More than $72 million in federal COVID-19 assistance funds has been awarded to Hawaii public schools, and a handful of charter and private schools, to help close the “digital equity” gap suffered by students who don’t have a way to connect to the internet at home.
The money is to be used to cover costs of laptop and tablet computers, Wi-Fi hot spots, modems, routers and broadband connectivity purchases for off-campus use by students, school staff and library patrons.
The $72 million is from the Federal Communications Commission’s Emergency Connectivity Fund, which is part of the $1.9 trillion American Rescue Plan that Congress passed in March 2021.
More than 20% of Hawaii’s public school students couldn’t get online from home at the height of pandemic distance learning in 2020 and 2021, according to state Department of Education statistics, U.S. Rep. Ed Case, D-Hawaii, told the Honolulu Star-Advertiser on Friday.
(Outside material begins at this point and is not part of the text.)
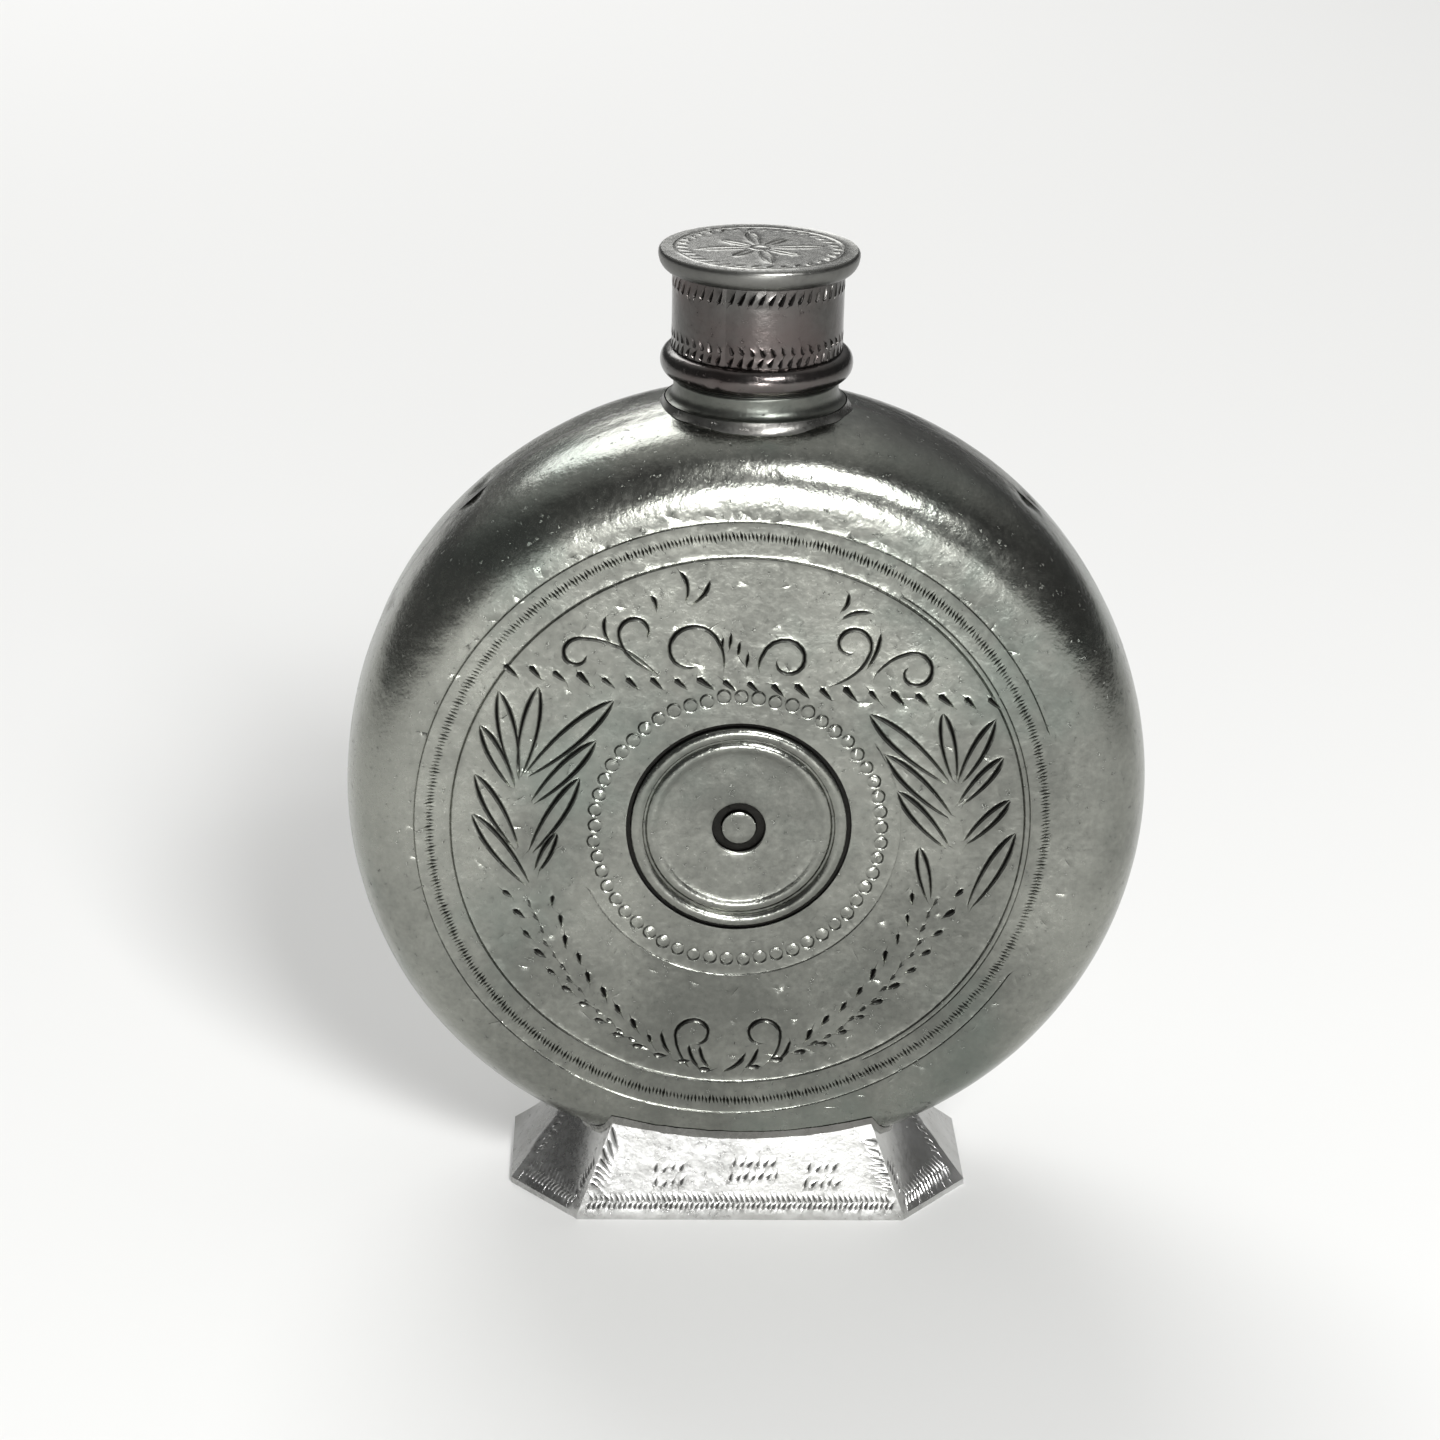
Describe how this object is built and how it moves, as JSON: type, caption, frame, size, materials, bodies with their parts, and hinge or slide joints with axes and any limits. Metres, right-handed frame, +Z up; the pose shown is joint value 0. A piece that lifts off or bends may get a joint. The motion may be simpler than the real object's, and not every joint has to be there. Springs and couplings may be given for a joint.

Case will hold a live conversation at noon Wednesday via his official Facebook page titled “Talk Story: Hawai‘i Broadband,” to discuss the state’s broadband network and digital equity, and how federal resources can be best used to advance connectivity. Guests will include Burt Lum, state strategy officer in the Hawaii Broadband and Digital Equity Office, and David Miyashiro, founding executive director of HawaiiKidsCAN.